"Tetapi gunung, apabila runtuh, akan lenyap, dan gunung batu akan bergeser dari tempatnya;"
Ayat Ayub 14:18 menggambarkan betapa rapuhnya keberadaan manusia jika dibandingkan dengan keabadian alam semesta atau kekuatan alam itu sendiri. Dalam renungan yang mendalam, Ayub menyadari bahwa hidup manusia sangatlah terbatas. Pernyataan "Tetapi gunung, apabila runtuh, akan lenyap, dan gunung batu akan bergeser dari tempatnya" memberikan gambaran kuat tentang ketidakpermanenan. Gunung, yang sering dianggap kokoh dan abadi, pun bisa mengalami kehancuran dan perpindahan tempat. Hal ini menegaskan bahwa tidak ada yang benar-benar abadi di dunia ini, termasuk keberadaan manusia.
Ayub, yang sedang menghadapi penderitaan luar biasa, menggunakan perumpamaan alam untuk meratapi nasibnya. Ia melihat dirinya dan seluruh umat manusia sebagai makhluk yang sangat singkat masa hidupnya dan penuh ketidakpastian. Bayangkan sebuah gunung yang megah, sebuah simbol kekuatan dan ketahanan yang telah berdiri berabad-abad, akhirnya bisa terkikis oleh waktu, tersapu oleh bencana alam, atau bahkan pergeseran lempeng bumi. Jika gunung yang demikian kokoh saja bisa lenyap atau bergeser, apalagi manusia? Keberadaan kita hanyalah sekejap mata dalam skala waktu kosmik.

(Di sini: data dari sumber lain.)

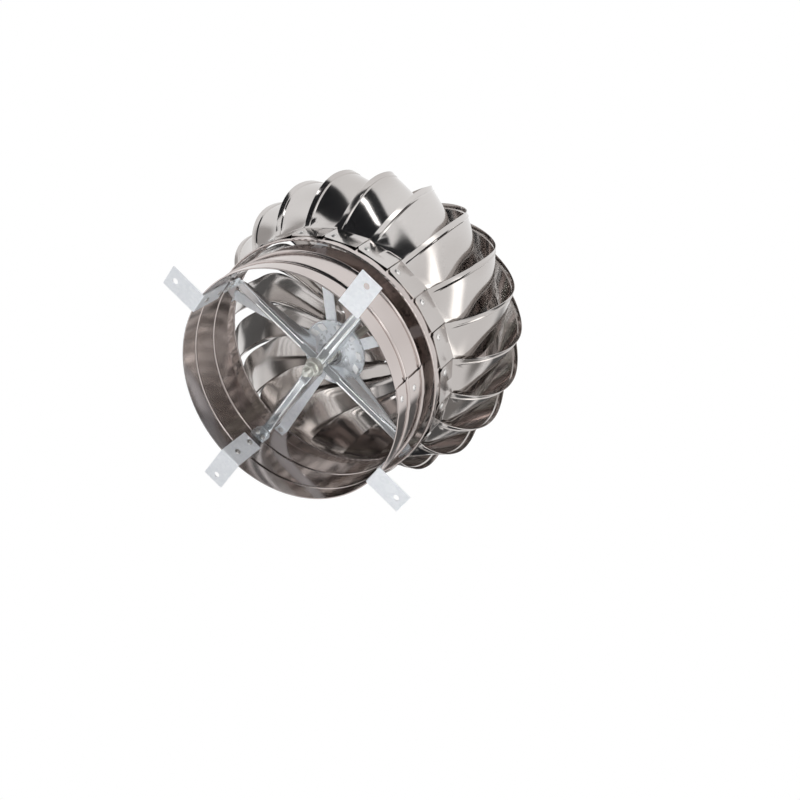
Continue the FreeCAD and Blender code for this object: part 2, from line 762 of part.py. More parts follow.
def cap_rivets():
    """One rivet through the flange for each vane."""
    count = int(size("vane_count"))
    radius = size("cap_radius") - size("cap_flange") / 2
    level = size("cap_level") + size("cap_sheet")
    first = size("vane_phase") + size("lip_lead") - size("lip_sweep")
    return rivet_group("cap_rivets", [
        FreeCAD.Placement(polar(radius, first + (number + 0.5) * 360 / count, level),
                          FreeCAD.Rotation()) for number in range(count)])


def upper_bearing_housing():
    """Turned housing under the cap that hangs the rotor on the upper bearing."""
    body = new_body("upper_bearing_housing")
    shoulder = "upper_bearing + bearing_width"
    wall = "seat_radius + housing_wall"
    revolve(body, [
        ("bearing_outer - 3", shoulder), ("seat_radius", shoulder),
        ("seat_radius", "upper_bearing"), (wall, "upper_bearing"),
        (wall, "cap_top - housing_flange"), ("housing_radius", "cap_top - housing_flange"),
        ("housing_radius", "cap_top"), ("bearing_outer - 3", "cap_top")])
    return body


def housing_screws():
    """Screw heads on the cap that hold the housing."""
    count = int(size("screw_count"))
    radius = (size("housing_radius") + size("seat_radius") + size("housing_wall")) / 2
    level = size("cap_top") + size("cap_sheet")
    return rivet_group("housing_screws", [
        FreeCAD.Placement(polar(radius, 45 + number * 360 / count, level), FreeCAD.Rotation())
        for number in range(count)])


def spider_rivets():
    """A rivet through each strut at the disc and one through its foot at the ring."""
    inner = size("disc_radius") - size("strut_overlap") / 2
    face = math.sqrt(size("ring_inner") ** 2 - (size("strut_width") / 2) ** 2)
    face = face - size("seat_gap") - size("strut_sheet")
    placements = []
    for azimuth in [size(name) for name in STRUTS]:
        placements.append(FreeCAD.Placement(
            polar(inner, azimuth, size("strut_level") + size("strut_sheet")), FreeCAD.Rotation()))
        placements.append(facing_out(
            face, azimuth, size("strut_level") - size("strut_foot") / 2, inward=True))
    return rivet_group("spider_rivets", placements)


# The whole ventilator

def build():
    """Every sub-part of the ventilator."""
    parts = [collar_tube(), collar_seam_rivets()]
    parts += [mounting_tab(number + 1) for number in range(int(size("tab_count")))]
    parts.append(mounting_tab_rivets())
    parts.append(crossbar("crossbar_upper", "bar_level", 0))
    parts.append(crossbar("crossbar_lower", "hub_level", 90))
    parts += [crossbar_rivets(), spindle(), end_nut(), cup_washer(), nut("spindle_lock_nut", "bar_top")]
    parts.append(sleeve("crossbar_spacer", "hub_top", "bar_level"))
    parts.append(sleeve("spacer_sleeve", "lock_nut_top", "lower_bearing"))
    parts.append(sleeve("thrust_collar", "upper_bearing - thrust_height", "upper_bearing"))
    for name in ("lower", "upper"):
        low = name + "_bearing"
        parts.append(inner_race(low + "_inner_race", low))
        parts.append(outer_race(low + "_outer_race", low))
        parts.append(balls(low + "_balls", low))
    parts += [rotor_ring(), spider_disc()]
    parts += [spider_strut(number + 1) for number in range(len(STRUTS))]
    parts.append(spider_rivets())
    blank = vane_blank()
    parts += [vane(number + 1, blank) for number in range(int(size("vane_count")))]
    parts += [vane_foot_rivets(), cap_dome(), cap_clamp_ring(), cap_rivets()]
    parts += [upper_bearing_housing(), housing_screws()]
    return parts


def check(parts):
    """Stop if any object failed or any shape is empty or invalid."""
    for item in doc.Objects:
        if "Invalid" in item.State or "Error" in item.State:
            raise RuntimeError(f"{item.Label} failed: {item.State}")
    for item in parts:
        if item.Shape.isNull() or not item.Shape.isValid() or not item.Shape.Solids:
            raise RuntimeError(f"{item.Label} has no valid solid")


parts = build()
doc.recompute()
check(parts)
os.makedirs("parts", exist_ok=True)
for item in parts:
    item.Shape.exportStep(os.path.join("parts", item.Label + ".step"))
print(len(parts), "nodes")
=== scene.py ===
"""Roof turbine ventilator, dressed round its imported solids. Lengths are in metres."""
import math

import bmesh
import bpy
from mathutils import Matrix, Vector


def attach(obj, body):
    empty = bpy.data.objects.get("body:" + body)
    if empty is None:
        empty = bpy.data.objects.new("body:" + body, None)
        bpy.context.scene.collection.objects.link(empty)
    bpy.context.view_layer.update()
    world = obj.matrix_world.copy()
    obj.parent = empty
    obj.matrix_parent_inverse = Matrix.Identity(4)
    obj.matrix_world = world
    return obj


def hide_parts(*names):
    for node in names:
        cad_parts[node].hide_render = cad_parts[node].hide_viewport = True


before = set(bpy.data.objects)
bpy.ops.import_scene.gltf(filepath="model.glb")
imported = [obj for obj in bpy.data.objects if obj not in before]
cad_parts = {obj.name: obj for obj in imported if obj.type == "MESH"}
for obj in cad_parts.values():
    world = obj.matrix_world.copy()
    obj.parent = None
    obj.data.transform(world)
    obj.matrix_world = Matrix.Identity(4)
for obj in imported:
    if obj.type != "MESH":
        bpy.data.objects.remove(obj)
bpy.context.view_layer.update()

# Collar: a strip of polished stainless sheet rolled into a tube. Two round beads
# stiffen it, its rim is hemmed, and its ends lap over each other and are riveted.

MM = 0.001
collar_radius = 150 * MM
collar_sheet = 1 * MM
collar_rim, collar_top = 2 * MM, 98 * MM
collar_beads = (28 * MM, 67 * MM)
bead_depth, bead_steps = 2.2 * MM, 12
hem_height, hem_rise = 5 * MM, 0.5 * MM
seam_angle, seam_lap, seam_slope, seam_short = -48.7, 12, 3, 0.5
seam_jog, seam_gape = 1.6, 0.5 * MM
collar_steps = 180


class Wire:
    """A shader socket that does arithmetic by adding Math nodes."""

    def __init__(self, tree, socket):
        self.tree = tree
        self.socket = socket

    def maths(self, operation, first, second):
        """Add one Math node and give its result."""
        step = self.tree.nodes.new("ShaderNodeMath")
        step.operation = operation
        feed(self.tree, step.inputs[0], first)
        feed(self.tree, step.inputs[1], second)
        return Wire(self.tree, step.outputs[0])

    def __add__(self, other):
        return self.maths("ADD", self, other)

    def __mul__(self, other):
        return self.maths("MULTIPLY", self, other)

    def __sub__(self, other):
        return self.maths("SUBTRACT", self, other)

    def __rsub__(self, other):
        return self.maths("SUBTRACT", other, self)

    def __abs__(self):
        return self.maths("ABSOLUTE", self, None)

    __radd__ = __add__
    __rmul__ = __mul__


def feed(tree, socket, value):
    """Link a wire to a socket, or set the socket's own value."""
    if isinstance(value, Wire):
        tree.links.new(value.socket, socket)
    elif value is not None:
        socket.default_value = value


class Finish:
    """A material whose nodes are added one call at a time."""

    def __init__(self, name):
        self.material = bpy.data.materials.new(name)
        self.material.use_nodes = True
        self.tree = self.material.node_tree
        self.shader = self.tree.nodes["Principled BSDF"]
        self.place = self.node("ShaderNodeTexCoord", output="Object")

    def node(self, kind, settings=None, inputs=None, output=0):
        """Add a node, set its settings, feed its sockets and give one output."""
        made = self.tree.nodes.new(kind)
        for name, value in (settings or {}).items():
            setattr(made, name, value)
        for name, value in (inputs or {}).items():
            feed(self.tree, made.inputs[name], value)
        return Wire(self.tree, made.outputs[output])

    def stretch(self, x, y, z):
        """The object's own coordinates, scaled along each axis."""
        return self.node("ShaderNodeMapping", None, {"Vector": self.place, "Scale": (x, y, z)})

    def noise(self, where, scale, detail):
        """Soft random patches: the larger the scale, the smaller the patches."""
        return self.node("ShaderNodeTexNoise", None,
                         {"Vector": where, "Scale": scale, "Detail": detail}, "Fac")

    def ramp(self, value, low, high):
        """Spread the part of a value between low and high over 0 to 1."""
        return self.node("ShaderNodeMapRange", {"interpolation_type": "SMOOTHSTEP"},
                         {"Value": value, "From Min": low, "From Max": high})

    def blend(self, share, first, second):
        """Mix two colours."""
        return self.node("ShaderNodeMix", {"data_type": "RGBA"}, {0: share, 6: first, 7: second}, 2)

    def bump(self, height, strength, distance):
        """Turn a height into a normal for the shader."""
        return self.node("ShaderNodeBump", None,
                         {"Height": height, "Strength": strength, "Distance": distance})

    def surface(self, **sockets):
        """Feed the shader's sockets, named with an underscore for each space."""
        for name, value in sockets.items():
            feed(self.tree, self.shader.inputs[name.replace("_", " ")], value)
        return self.material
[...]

Keterbatasan ini tidak hanya merujuk pada usia fisik, tetapi juga pada segala aspek kehidupan manusia. Ambisi terbesar kita, pencapaian termegah, dan kekuatan yang kita miliki, semuanya akan tunduk pada hukum perubahan dan kehancuran. Ayat ini mengajak kita untuk merenungkan hakikat diri kita. Kita bukanlah entitas yang permanen dan tidak bisa diubah. Kita adalah makhluk yang rentan, yang terus menerus menghadapi pergerakan waktu dan perubahan keadaan.

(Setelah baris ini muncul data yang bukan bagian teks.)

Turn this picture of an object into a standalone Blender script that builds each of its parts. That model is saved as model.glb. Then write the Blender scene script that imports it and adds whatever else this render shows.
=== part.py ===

Dalam konteks spiritual, ayat ini seringkali diinterpretasikan sebagai pengingat akan kefanaan duniawi. Segala sesuatu yang dibangun di atas materi dan kekuatan duniawi pada akhirnya akan berlalu. Namun, di balik kesadaran akan keterbatasan ini, tersimpan juga panggilan untuk mencari sesuatu yang lebih abadi. Kebijaksanaan yang tersembunyi dalam kata-kata Ayub bukanlah tentang keputusasaan semata, melainkan sebuah dorongan untuk mencari fondasi yang lebih kuat, yang tidak akan goyah oleh gempa bumi kehidupan. Ini bisa berupa iman, nilai-nilai spiritual, atau hubungan yang abadi.

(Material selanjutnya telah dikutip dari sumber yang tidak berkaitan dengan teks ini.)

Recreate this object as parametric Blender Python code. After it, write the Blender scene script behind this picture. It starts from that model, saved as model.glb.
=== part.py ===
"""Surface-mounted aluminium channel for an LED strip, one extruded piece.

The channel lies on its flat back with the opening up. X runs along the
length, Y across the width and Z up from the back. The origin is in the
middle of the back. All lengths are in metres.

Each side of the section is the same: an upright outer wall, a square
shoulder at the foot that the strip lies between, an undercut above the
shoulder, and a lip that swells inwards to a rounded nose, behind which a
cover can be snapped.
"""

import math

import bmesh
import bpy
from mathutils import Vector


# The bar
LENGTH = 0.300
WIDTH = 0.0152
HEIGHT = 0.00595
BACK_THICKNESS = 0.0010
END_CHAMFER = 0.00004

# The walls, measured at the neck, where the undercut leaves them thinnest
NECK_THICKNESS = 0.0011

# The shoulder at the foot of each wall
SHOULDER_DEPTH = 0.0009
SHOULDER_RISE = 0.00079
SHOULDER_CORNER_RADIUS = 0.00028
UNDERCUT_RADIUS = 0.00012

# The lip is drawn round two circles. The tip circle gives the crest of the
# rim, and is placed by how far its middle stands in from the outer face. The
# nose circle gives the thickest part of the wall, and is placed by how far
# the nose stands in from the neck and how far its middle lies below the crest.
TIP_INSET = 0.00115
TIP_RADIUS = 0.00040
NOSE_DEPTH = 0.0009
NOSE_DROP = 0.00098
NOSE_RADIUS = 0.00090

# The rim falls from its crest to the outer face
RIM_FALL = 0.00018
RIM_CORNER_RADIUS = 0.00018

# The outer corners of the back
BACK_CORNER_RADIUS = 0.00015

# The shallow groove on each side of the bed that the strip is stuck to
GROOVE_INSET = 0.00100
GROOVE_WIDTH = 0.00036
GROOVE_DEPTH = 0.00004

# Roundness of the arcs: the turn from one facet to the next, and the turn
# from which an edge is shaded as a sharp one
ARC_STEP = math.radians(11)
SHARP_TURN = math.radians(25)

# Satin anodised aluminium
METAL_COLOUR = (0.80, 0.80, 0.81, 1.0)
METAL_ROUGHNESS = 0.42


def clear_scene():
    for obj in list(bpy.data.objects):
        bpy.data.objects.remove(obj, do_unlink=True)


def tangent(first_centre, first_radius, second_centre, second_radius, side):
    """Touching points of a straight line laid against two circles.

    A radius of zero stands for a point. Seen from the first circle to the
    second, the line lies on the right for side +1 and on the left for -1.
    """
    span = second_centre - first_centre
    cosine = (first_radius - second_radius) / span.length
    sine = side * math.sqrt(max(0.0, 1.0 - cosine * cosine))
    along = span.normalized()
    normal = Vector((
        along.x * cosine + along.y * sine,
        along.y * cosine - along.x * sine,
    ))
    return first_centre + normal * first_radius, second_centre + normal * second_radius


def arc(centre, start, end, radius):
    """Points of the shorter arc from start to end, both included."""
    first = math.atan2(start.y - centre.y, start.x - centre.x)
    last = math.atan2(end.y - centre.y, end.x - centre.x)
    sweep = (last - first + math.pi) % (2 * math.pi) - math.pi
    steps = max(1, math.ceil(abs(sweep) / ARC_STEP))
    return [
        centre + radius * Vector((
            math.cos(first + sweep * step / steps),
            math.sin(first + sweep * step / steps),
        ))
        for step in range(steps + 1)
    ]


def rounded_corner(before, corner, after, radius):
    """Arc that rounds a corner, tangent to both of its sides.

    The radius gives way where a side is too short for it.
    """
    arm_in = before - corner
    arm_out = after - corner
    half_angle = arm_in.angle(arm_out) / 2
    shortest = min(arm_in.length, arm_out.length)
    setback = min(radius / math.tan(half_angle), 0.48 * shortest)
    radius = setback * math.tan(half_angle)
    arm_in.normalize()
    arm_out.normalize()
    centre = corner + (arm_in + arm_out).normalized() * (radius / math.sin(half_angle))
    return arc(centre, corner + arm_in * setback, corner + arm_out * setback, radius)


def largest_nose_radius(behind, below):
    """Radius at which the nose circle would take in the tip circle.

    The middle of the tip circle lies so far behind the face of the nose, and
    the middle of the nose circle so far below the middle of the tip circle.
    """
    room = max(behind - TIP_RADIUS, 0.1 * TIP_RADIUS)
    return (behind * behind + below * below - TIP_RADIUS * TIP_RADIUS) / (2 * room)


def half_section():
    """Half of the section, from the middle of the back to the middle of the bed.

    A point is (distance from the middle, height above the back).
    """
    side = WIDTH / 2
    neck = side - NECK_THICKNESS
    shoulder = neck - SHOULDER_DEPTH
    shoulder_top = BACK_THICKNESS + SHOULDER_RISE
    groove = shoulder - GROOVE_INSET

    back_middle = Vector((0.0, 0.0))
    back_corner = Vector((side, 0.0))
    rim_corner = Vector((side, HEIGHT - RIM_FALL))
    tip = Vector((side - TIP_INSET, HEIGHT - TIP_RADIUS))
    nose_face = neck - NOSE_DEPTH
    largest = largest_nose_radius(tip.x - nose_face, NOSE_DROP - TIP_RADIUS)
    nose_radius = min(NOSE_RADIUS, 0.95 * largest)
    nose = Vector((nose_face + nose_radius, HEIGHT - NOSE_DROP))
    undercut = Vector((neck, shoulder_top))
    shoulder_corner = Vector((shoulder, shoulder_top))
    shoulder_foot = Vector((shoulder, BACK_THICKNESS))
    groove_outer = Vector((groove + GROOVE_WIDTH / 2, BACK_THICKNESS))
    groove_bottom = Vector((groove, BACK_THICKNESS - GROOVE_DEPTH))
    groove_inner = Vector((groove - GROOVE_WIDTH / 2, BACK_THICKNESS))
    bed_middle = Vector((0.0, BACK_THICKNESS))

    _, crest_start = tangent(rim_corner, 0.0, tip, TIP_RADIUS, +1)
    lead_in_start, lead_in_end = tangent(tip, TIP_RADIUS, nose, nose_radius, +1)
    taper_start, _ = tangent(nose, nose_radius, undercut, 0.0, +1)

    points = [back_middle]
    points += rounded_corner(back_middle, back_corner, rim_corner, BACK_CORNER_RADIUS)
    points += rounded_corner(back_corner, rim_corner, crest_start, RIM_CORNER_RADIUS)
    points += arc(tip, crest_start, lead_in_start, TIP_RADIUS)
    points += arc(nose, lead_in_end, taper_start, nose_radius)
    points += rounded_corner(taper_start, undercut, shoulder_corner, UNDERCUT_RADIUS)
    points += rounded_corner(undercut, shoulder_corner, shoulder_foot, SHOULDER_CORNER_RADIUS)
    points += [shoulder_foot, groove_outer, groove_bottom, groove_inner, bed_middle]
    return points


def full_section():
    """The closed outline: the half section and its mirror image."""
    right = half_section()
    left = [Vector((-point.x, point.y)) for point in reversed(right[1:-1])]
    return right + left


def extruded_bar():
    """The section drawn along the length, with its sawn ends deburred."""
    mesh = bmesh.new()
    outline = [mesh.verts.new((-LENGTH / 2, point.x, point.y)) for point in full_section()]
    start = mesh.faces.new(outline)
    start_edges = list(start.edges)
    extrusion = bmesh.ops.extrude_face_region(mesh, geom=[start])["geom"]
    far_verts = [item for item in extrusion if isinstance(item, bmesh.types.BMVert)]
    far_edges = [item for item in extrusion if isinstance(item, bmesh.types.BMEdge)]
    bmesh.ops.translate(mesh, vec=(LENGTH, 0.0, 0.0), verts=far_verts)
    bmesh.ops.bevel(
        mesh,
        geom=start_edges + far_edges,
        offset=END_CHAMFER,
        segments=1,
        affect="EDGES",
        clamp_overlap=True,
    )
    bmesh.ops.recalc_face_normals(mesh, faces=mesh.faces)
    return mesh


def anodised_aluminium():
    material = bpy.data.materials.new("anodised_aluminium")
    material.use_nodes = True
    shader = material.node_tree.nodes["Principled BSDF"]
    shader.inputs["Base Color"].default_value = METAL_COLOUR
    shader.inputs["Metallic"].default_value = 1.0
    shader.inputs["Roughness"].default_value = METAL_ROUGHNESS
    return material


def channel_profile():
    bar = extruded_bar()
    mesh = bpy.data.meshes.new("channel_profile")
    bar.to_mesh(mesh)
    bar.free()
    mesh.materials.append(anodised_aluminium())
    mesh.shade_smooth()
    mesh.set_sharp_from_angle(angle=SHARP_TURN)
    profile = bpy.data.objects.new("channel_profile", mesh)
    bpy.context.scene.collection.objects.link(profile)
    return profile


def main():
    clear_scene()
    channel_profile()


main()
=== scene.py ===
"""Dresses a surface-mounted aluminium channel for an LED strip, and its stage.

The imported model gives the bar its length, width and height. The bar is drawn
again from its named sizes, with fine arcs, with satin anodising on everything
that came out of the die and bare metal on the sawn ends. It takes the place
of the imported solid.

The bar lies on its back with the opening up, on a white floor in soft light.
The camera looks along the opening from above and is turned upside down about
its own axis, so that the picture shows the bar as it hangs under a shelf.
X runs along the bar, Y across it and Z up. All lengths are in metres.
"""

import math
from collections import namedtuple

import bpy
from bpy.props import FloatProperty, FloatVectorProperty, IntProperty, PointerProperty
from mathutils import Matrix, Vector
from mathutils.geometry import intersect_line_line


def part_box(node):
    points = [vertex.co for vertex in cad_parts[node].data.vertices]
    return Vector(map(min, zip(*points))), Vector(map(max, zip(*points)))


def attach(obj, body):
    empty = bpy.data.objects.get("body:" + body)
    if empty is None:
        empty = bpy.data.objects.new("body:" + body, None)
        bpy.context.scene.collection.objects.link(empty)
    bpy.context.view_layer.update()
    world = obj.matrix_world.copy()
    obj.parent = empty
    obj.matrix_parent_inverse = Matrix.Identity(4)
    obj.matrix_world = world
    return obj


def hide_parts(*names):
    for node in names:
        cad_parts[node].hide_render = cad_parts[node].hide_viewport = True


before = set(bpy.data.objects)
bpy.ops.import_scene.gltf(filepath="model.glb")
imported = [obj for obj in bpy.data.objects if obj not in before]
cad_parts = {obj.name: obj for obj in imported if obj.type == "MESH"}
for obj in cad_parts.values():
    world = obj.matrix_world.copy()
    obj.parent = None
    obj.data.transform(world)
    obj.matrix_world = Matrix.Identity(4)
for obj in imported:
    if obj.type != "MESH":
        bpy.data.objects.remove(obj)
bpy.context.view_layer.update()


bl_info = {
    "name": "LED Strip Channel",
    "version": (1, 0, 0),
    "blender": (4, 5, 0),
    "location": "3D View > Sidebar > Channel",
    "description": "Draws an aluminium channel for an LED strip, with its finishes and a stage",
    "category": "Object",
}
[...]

Ayub 14:18 adalah sebuah pengingat yang kuat agar kita tidak terbuai oleh ilusi keabadian duniawi. Ia mengingatkan kita untuk bersikap rendah hati dalam menghadapi kehidupan, menghargai setiap momen yang diberikan, dan mempersiapkan diri untuk menghadapi perubahan yang tak terhindarkan. Dengan merenungkan ayat ini, kita diajak untuk mencari makna yang lebih dalam, yang melampaui sekadar keberadaan fisik yang sementara.